At the heart, Christmas is a really simple story. God loving us so much that Jesus is sent to restore our hearts and deepen our relationships. And it's that story that makes these simple phrases so powerful: Worship fully. Spend less. Give more. Love all.

How did Christmas get so complicated? How did it lose its depth of meaning? How did we let it get so out of hand? Interesting questions, but probably not very productive to spend a lot of time on those questions. We’re being challenged to spend time in much more productive ways that directly impact those questions. Worship fully. Spend less. Give more. Love all. But, in the face of the tidal wave of Christmas that is sweeping toward us, these simple phrases are not so simple to live. Especially if you try to make them come to life in very personal ways.

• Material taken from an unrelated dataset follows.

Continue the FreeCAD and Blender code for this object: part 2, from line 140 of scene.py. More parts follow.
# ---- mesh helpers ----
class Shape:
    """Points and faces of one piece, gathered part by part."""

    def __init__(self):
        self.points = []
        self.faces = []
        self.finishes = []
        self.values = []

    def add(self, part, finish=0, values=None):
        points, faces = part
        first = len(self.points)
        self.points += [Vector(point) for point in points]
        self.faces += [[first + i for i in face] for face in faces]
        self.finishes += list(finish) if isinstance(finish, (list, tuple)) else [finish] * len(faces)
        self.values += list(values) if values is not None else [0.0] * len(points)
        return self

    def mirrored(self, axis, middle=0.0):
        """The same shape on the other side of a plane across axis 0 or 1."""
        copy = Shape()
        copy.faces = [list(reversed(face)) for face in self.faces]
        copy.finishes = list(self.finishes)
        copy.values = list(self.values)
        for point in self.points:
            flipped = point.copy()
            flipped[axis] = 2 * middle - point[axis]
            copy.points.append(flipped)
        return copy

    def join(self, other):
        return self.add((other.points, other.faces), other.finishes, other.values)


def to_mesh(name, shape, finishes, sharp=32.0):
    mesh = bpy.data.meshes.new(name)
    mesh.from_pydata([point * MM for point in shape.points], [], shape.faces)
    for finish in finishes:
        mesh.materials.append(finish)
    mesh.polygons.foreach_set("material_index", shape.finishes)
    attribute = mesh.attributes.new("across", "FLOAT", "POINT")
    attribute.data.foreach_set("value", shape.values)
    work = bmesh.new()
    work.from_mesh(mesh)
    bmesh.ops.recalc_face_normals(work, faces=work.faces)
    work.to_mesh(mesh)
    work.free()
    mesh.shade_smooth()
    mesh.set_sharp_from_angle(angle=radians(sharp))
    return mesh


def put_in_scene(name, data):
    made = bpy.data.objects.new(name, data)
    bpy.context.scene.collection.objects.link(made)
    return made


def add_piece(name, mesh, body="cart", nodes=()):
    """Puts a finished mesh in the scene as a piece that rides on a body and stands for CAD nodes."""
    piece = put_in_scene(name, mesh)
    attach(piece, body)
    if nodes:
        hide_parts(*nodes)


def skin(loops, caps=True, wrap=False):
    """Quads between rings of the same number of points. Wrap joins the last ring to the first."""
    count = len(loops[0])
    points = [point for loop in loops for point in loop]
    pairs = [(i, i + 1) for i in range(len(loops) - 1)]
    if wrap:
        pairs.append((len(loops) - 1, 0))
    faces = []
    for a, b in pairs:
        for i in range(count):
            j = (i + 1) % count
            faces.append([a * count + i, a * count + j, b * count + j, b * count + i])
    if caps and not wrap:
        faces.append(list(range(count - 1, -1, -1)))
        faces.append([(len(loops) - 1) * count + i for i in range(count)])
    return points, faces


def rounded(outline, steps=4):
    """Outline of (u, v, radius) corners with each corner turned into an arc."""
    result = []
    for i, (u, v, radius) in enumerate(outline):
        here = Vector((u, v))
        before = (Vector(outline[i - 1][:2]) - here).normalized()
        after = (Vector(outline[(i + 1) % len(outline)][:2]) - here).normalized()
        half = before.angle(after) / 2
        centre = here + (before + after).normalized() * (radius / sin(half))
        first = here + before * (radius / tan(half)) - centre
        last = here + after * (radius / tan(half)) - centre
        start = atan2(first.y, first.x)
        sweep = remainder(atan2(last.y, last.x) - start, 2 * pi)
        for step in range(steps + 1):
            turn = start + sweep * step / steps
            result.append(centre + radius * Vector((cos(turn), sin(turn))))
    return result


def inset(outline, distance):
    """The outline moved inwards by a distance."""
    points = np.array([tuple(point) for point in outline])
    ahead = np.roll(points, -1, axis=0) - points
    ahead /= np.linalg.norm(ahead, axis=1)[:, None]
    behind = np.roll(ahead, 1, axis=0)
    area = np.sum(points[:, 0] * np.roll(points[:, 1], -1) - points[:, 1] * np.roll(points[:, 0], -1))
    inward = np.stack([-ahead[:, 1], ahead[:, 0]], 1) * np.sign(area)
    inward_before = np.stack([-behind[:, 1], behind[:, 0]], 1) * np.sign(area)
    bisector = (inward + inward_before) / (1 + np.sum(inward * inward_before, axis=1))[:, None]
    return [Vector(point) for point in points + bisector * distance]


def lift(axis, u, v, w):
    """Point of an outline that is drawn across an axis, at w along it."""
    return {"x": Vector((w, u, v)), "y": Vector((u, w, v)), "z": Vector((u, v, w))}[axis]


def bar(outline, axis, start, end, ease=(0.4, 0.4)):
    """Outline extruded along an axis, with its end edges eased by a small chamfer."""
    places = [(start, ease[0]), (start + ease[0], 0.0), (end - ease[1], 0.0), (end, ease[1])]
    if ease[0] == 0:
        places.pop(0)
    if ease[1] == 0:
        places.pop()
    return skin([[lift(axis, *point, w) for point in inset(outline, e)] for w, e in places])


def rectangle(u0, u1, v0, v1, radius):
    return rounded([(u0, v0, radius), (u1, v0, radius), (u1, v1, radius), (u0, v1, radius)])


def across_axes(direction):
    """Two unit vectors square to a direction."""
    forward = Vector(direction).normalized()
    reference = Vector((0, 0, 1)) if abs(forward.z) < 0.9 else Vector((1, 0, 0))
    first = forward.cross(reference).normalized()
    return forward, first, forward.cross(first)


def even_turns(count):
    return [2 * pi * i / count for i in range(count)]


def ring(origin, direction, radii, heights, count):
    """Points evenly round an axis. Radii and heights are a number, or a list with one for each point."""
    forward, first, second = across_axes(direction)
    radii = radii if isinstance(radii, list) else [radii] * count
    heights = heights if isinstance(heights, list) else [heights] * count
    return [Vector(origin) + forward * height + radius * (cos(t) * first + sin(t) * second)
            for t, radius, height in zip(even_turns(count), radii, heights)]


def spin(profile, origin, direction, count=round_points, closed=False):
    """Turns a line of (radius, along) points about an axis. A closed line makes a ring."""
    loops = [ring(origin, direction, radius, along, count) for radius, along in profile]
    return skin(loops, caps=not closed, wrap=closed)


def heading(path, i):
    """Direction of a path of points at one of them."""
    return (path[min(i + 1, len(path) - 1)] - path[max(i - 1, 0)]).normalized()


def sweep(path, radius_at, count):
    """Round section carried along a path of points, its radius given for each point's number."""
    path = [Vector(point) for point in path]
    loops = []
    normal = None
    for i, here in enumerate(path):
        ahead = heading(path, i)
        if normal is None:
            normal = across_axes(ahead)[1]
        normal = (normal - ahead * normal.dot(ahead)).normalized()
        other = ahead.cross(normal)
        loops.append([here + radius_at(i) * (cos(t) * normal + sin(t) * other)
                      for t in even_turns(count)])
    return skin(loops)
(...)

Giving to provide lunches for kids in Haiti – that’s a home run. Carving out more time for personal prayer during Advent - a stretch maybe, but doable. Spend less? Give more? Now that’s where I’m pulled up short. Ellen and I worked on the Advent Conspiracy concepts last year and it planted some seeds in us. And it seems to be bearing fruit this year. We suggested to one of our daughters that, instead of giving us some wine as she had planned, she donate the money to the Haiti lunch program. The seed was planted last year and she didn’t bat an eye at the idea. A check was written and the conspiracy spread. We have the AC2 bags from church for the rest of our children. We expect the response to be as positive. But now the real test – what do I give Ellen for Christmas?

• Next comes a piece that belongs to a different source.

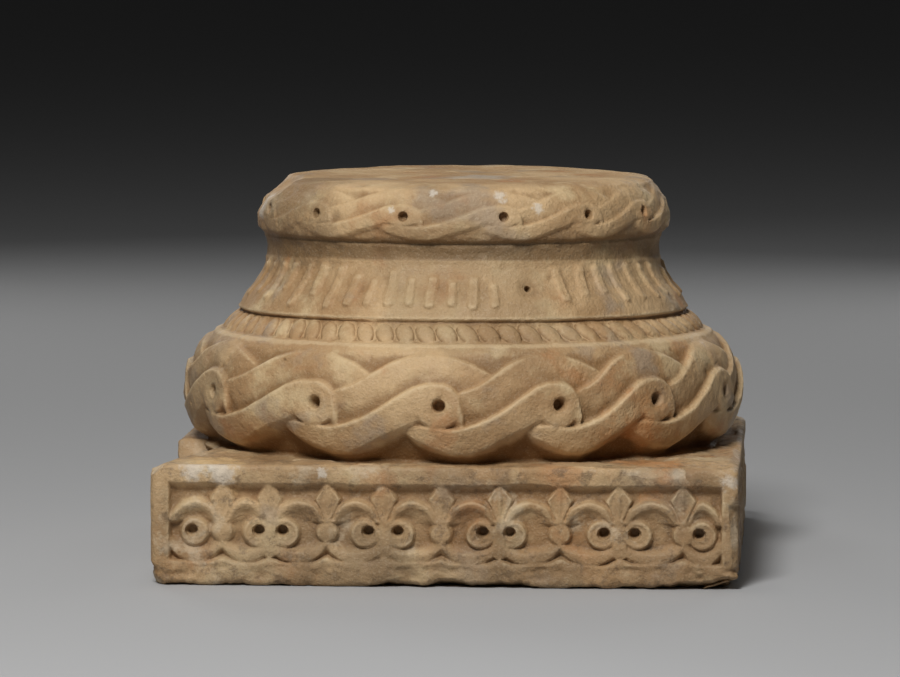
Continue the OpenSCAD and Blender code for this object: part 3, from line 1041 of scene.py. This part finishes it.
aim = add("FunctionNodeAlignRotationToVector", {"Vector": kept("way", "FLOAT_VECTOR")}, axis="Z")
half_bore = times(kept("bore"), 0.5)
bit_size = vector(X=half_bore, Y=half_bore, Z=kept("deep"))
bits = add("GeometryNodeInstanceOnPoints", {
    "Points": given["Geometry"], "Instance": bit, "Rotation": aim.outputs[0], "Scale": bit_size}).outputs[0]
close_tree(bits, given["Material"])
print("drill bits:", len(tree.nodes), "nodes")

# %% [markdown]
# ### Setting out the holes
#
# The eyes of the plaits dip a little on their way in, and those of the
# volutes go in almost level.  The first volute's hole is shorter, because it
# stands beside a worn corner.

# %% Drill the holes
EYE_BORE, EYE_DEEP = 8.6, 16
EYE_UP_BORE, EYE_UP_DEEP = 7.2, 11.5
DIMPLE_BORE, DIMPLE_DEEP = 4.4, 10
VOLUTE_BORE, VOLUTE_DEEP, VOLUTE_SHORT = 7.2, 11, 8
VOLUTE_EYE_Z = 39.8
holes = []


def hole(point, inward, bore, deep):
    """One hole: the bit starts outside the stone, a third of the way back."""
    n = np.array(inward, float) / np.linalg.norm(inward)
    start = np.array(point, float) - n * deep * 0.36
    holes.append((start * MM, n, bore * MM, deep * MM))


def round_hole(t, radius, z, dip, bore, deep):
    """A hole into the drum at angle t that dips by some degrees on its way in."""
    out = np.array([math.sin(math.radians(t)), -math.cos(math.radians(t)), 0])
    dip = math.radians(dip)
    hole(out * radius + [0, 0, z], -out * math.cos(dip) - [0, 0, math.sin(dip)], bore, deep)


for t in lower_eyes:
    round_hole(t, 207.5, Z_EYES, 6, EYE_BORE, EYE_DEEP)
for t in upper_eyes:
    round_hole(t, 153.5, Z_EYES_UP, 8, EYE_UP_BORE, EYE_UP_DEEP)
round_hole(DIMPLE_TURN, 153.5, DIMPLE_Z, 15, DIMPLE_BORE, DIMPLE_DEEP)
for side in range(4):
    c, s = math.cos(math.radians(90 * side)), math.sin(math.radians(90 * side))
    for number, (px, _) in enumerate(VOLUTES):
        py = -(HALF - 4.6)
        place = (px * c - py * s, px * s + py * c, VOLUTE_EYE_Z)
        hole(place, (-s, c, 0.04), VOLUTE_BORE, VOLUTE_DEEP if number else VOLUTE_SHORT)

spots = bpy.data.meshes.new("drill_spots")
spots.from_pydata([tuple(h[0]) for h in holes], [], [])
way = spots.attributes.new("way", "FLOAT_VECTOR", "POINT")
way.data.foreach_set("vector", np.concatenate([h[1] for h in holes]))
for name, item in (("bore", 2), ("deep", 3)):
    spots.attributes.new(name, "FLOAT", "POINT").data.foreach_set("value", [h[item] for h in holes])
bits = grow("bits", spots, {"Sides": 14, "Mouth": 1.35, "End": 0.8, "Material": stone})
print("holes:", len(holes), "bits:", triangles(bits), "triangles")
combine(block, bits, "DIFFERENCE")

# %% [markdown]
# Every edge of a closed skin has exactly two faces.  A boolean can leave a
# slit, so the edges are counted.

# %% Test the skin
edges_used = np.zeros(len(block.data.edges), int)
loop_edges = np.zeros(len(block.data.loops), np.int32)
block.data.loops.foreach_get("edge_index", loop_edges)
np.add.at(edges_used, loop_edges, 1)
print("block: %d triangles, open edges %d" % (triangles(block), int((edges_used != 2).sum())))

# %% [markdown]
# ## Weathered marble
#
# The stone is a coarse white marble that has gone the colour of honey.  The
# colour is laid on in layers, and each layer has a mask made of noise, of
# places, and of the marks that were kept while carving.  First come the
# stainer's tools.

# %% Tools of the stainer
def paint(r, g, b):
    """A colour as seen, from 0 to 255, in the linear values that light needs."""
    def linear(v):
        v = v / 255
        return v / 12.92 if v <= 0.04045 else ((v + 0.055) / 1.055) ** 2.4
    return (linear(r), linear(g), linear(b), 1.0)


tree = stone.node_tree
shader = tree.nodes["Principled BSDF"]
where = add("ShaderNodeTexCoord").outputs["Object"]


def mottle(size, detail=4.0, roughness=0.55, shift=0.0):
    """Soft noise whose lumps are about `size` metres across, from 0 to 1."""
    wires = {"Vector": where, "Location": (shift, shift * 1.7, -shift)}
    moved = add("ShaderNodeMapping", wires).outputs[0]
    wires = {"Vector": moved, "Scale": 1.0 / size, "Detail": detail, "Roughness": roughness}
    return add("ShaderNodeTexNoise", wires).outputs["Fac"]


def lay(under, colour, mask, strength=None):
    """Lays a colour over what is there, as far as the mask and strength say."""
    if strength is not None:
        mask = times(mask, strength)
    wires = {0: mask, 6: under, 7: paint(*colour)}
    return add("ShaderNodeMix", wires, data_type="RGBA").outputs[2]


def mark(name):
    """A mark that was kept on the stone while carving."""
    return add("ShaderNodeAttribute", attribute_name=name).outputs["Fac"]


def spot(x, y, z, reach, ragged=0.5, shift=3.0):
    """A ragged patch round a place given in millimetres."""
    wires = {0: where, 1: (x * MM, y * MM, z * MM)}
    away = add("ShaderNodeVectorMath", wires, operation="DISTANCE").outputs["Value"]
    lumps = mottle(0.7 * reach * MM, 4, 0.65, shift)
    noisy = times(calc("SUBTRACT", lumps, 0.5), 4 * ragged * reach * MM)
    return ramp(plus(away, noisy), reach * MM, reach * 0.4 * MM)


print("honey:", [round(v, 3) for v in paint(205, 172, 128)])

# %% [markdown]
# ### Honey, grey and rust
#
# Marble yellows unevenly and holds grey veins and rust.  Clouds of noise do
# this, and none follows the carving, because the colour lies in the stone.

# %% Clouds of colour
honey = lay(paint(205, 172, 128), (176, 140, 98), ramp(mottle(0.08, 5), 0.38, 0.62))
light = ramp(mottle(0.035, 5, 0.6, 1.3), 0.5, 0.7)
honey = lay(honey, (216, 190, 146), light, 0.8)
grey = ramp(mottle(0.05, 4, 0.55, 2.1), 0.56, 0.68)
honey = lay(honey, (158, 142, 124), grey, 0.55)
rust = ramp(mottle(0.045, 4, 0.55, 5.2), 0.56, 0.7)
honey = lay(honey, (180, 120, 70), rust, 0.5)
print("clouds laid:", len(tree.nodes), "nodes so far")

# %% [markdown]
# ### Earth, painted shade and a darker plinth
#
# Earth stays where the stone is lower than what lies near, and the same
# darkening is painted shade in the hollows between the ribbons, darkest where
# they are sunk deepest.  The plinth is painted darker, in mottled patches, with
# dark flecks and pale scuffs.

# %% Earth and painted shade in the hollows, a darker plinth
earth_and_shade_noise = times(mottle(0.012, 4, 0.6, 4.4), 1.6)
# Earth and painted shade: places lower than what is near them, and the deepest sunk places, are darkened as
# shade would darken them.
earth_and_shade = ramp(plus(mark("relief"), earth_and_shade_noise), 0.9, -1.4)
honey = lay(honey, (130, 94, 54), earth_and_shade, 0.75)
honey = lay(honey, (118, 82, 42), ramp(mark("sunk"), 6.0, 14.0), 0.6)
# The plinth, below the torus, is painted darker in mottled patches, with dark flecks and pale scuffs.
plinth = ramp(part_of(where, "Z"), 0.0895, 0.0855)
plinth_darkening = ramp(mottle(0.06, 5, 0.65, 11.3), 0.36, 0.62, 0.15, 0.75)
honey = lay(honey, (132, 106, 76), plinth_darkening, times(plinth, 0.7))
flecks = ramp(mottle(0.012, 5, 0.7, 15.1), 0.52, 0.66, 0.0, 0.6)
honey = lay(honey, (104, 84, 62), flecks, plinth)
pale = ramp(mottle(0.03, 5, 0.65, 17.3), 0.56, 0.68, 0.0, 0.5)
honey = lay(honey, (206, 186, 156), pale, plinth)
print("dirt laid:", len(tree.nodes), "nodes so far")

# %% [markdown]
# ### Smudges, painted shade, wear, painted highlights and breaks
#
# Some marks belong to one place: broad smudges, a band of painted shade and
# brown crust round the neck under the upper torus, and a coloured patch at
# each end of the plinth's top.  Proud edges are rubbed pale and given a painted
# highlight, breaks show cleaner stone, and small white bruises come last.

# %% Marks of one place
SMUDGES = [
    (-120, -85, 262, 62, 0.6), (-190, -70, 130, 60, 0.45), (-60, -209, 6, 50, 0.6),
    (60, -209, 6, 40, 0.5), (0, -150, 205, 90, 0.35), (-204, -120, 84, 40, 0.4),
]
WHITE_SPOTS = [
    (-158, -209, 82, 13), (-178, -209, 85, 12), (-86, -209, 82, 5), (203, -206, 78, 9),
    (36, -139, 275, 6), (63, -136, 267, 5), (-42, -144, 265, 4), (-12, -143, 278, 4),
    (-146, -40, 262, 16),
]
for x, y, z, reach, strength in SMUDGES:
    honey = lay(honey, (128, 104, 74), spot(x, y, z, reach, 0.7, 13.0), strength)
# Painted shade and brown crust round the neck, under the upper torus.
honey = lay(honey, (112, 86, 54), mark("band"), 0.85)
honey = lay(honey, (200, 138, 82), spot(150, -178, 100, 44, 0.6, 19.0), 0.55)
honey = lay(honey, (222, 186, 132), spot(-165, -180, 92, 32, 0.7, 21.0), 0.6)
# Proud edges: rubbed pale by wear, and lightened along the rims as a painted highlight.
rubbed_and_highlit = ramp(plus(mark("rim"), mottle(0.01, 3, 0.6, 6.1)), 0.8, 1.7)
honey = lay(honey, (228, 202, 160), rubbed_and_highlit, 0.42)
cleaner = times(mark("fresh"), ramp(mottle(0.02, 4, 0.6, 3.3), 0.4, 0.65))
honey = lay(honey, (214, 196, 168), cleaner, 0.5)
for x, y, z, reach in WHITE_SPOTS:
    honey = lay(honey, (226, 216, 200), spot(x, y, z, reach), 0.6)
honey = lay(honey, (188, 178, 162), spot(8, -40, 284, 34, 0.9, 23.0), 0.5)
print("marks laid:", len(tree.nodes), "nodes so far")

# %% [markdown]
# ### Crystals, sheen and grain
#
# Coarse marble is a mass of crystals about a millimetre across.  A Voronoi
# pattern gives each its own value.  The same crystals, with two sizes of
# noise, roughen the surface as a bump, which costs no triangles.

# %% Crystals and grain
CRYSTALS_PER_METRE = 950.0
wires = {"Vector": where, "Scale": CRYSTALS_PER_METRE}
crystals = add("ShaderNodeTexVoronoi", wires).outputs["Color"]
sparkle = add("ShaderNodeSeparateColor", {0: crystals}).outputs[0]
honey = lay(honey, (244, 230, 200), ramp(sparkle, 0.7, 1.0), 0.07)
honey = lay(honey, (110, 80, 50), ramp(sparkle, 0.3, 0.0), 0.07)
tree.links.new(honey, shader.inputs["Base Color"])
sheen = ramp(mottle(0.02, 4, 0.6, 7.7), 0.3, 0.7, 0.5, 0.78)
tree.links.new(sheen, shader.inputs["Roughness"])
shader.inputs["Specular IOR Level"].default_value = 0.4
fine = times(mottle(0.0022, 3, 0.6, 8.8), 0.5)
coarse = mottle(0.007, 4, 0.6, 9.9)
height = plus(plus(fine, coarse), times(sparkle, 0.1))
bump = add("ShaderNodeBump", {"Height": height, "Strength": 0.9, "Distance": 0.0016}).outputs[0]
tree.links.new(bump, shader.inputs["Normal"])
print("marble:", len(tree.nodes), "nodes")

# %% [markdown]
# ## Hand the block to the frame
#
# The finished block stands for the part's own solid and rides on its only
# body.

# %% Finish the block
shade = np.ones(len(block.data.polygons), bool)
block.data.polygons.foreach_set("use_smooth", shade)
block.data.update()
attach(block, "root")
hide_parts("column_base")
print("block rides on root")

# %% [markdown]
# ## Floor
#
# The floor is plain and pale, and runs on until the light no longer reaches
# it, so it needs no wall.

# %% Floor
WIDE = 40.0
corners = [(-WIDE, -WIDE, 0), (WIDE, -WIDE, 0), (WIDE, WIDE, 0), (-WIDE, WIDE, 0)]
floor_mesh = bpy.data.meshes.new("floor")
floor_mesh.from_pydata(corners, [], [(0, 1, 2, 3)])
floor = show("floor", floor_mesh)
paper = bpy.data.materials.new("floor_paper")
paper.use_nodes = True
surface = paper.node_tree.nodes["Principled BSDF"].inputs
surface["Base Color"].default_value = (0.45, 0.45, 0.45, 1)
surface["Roughness"].default_value = 0.9
surface["Specular IOR Level"].default_value = 0.1
floor_mesh.materials.append(paper)
print("floor:", 2 * WIDE, "metres square")

# %% [markdown]
# ## Lights
#
# One soft lamp high in front, a little to the left, gives the form.  A wide
# one overhead opens the shadows, and weak ones behind keep the hidden sides
# readable.  A faint glow of the world keeps the deepest hollows from black.

# %% Lights
AIM = Vector((0, 0, 0.14))
GLOW = 0.016


def lamp(name, place, size, power):
    """A round soft lamp that faces the block."""
    light = bpy.data.lights.new(name, "AREA")
    light.shape = "DISK"
    light.size = size
    light.energy = power
    thing = show(name, light)
    thing.location = place
    thing.rotation_euler = (AIM - Vector(place)).to_track_quat("-Z", "Y").to_euler()


lamp("key", (-0.32, -2.05, 2.05), 0.8, 64)
lamp("overhead", (-0.2, 0.2, 2.2), 1.4, 6)
lamp("back_left", (-1.4, 2.2, 1.3), 1.0, 9)
lamp("back_right", (0.9, 2.4, 1.1), 1.0, 6)
world = bpy.data.worlds.new("studio")
world.use_nodes = True
world.node_tree.nodes["Background"].inputs["Color"].default_value = (1, 1, 1, 1)
world.node_tree.nodes["Background"].inputs["Strength"].default_value = GLOW
bpy.context.scene.world = world
bpy.context.scene.view_settings.view_transform = "Standard"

The lesson for me continues to be that it’s personal. Once Ellen and I changed the way we looked at Christmas, it was easier to show others a different way to approach Christmas. Such a small change - one person, two people, three people. But what if those numbers multiplied? What if others joined? What if small pockets of our culture could change the way they celebrate the birth of Jesus? What if…it’s a conspiracy.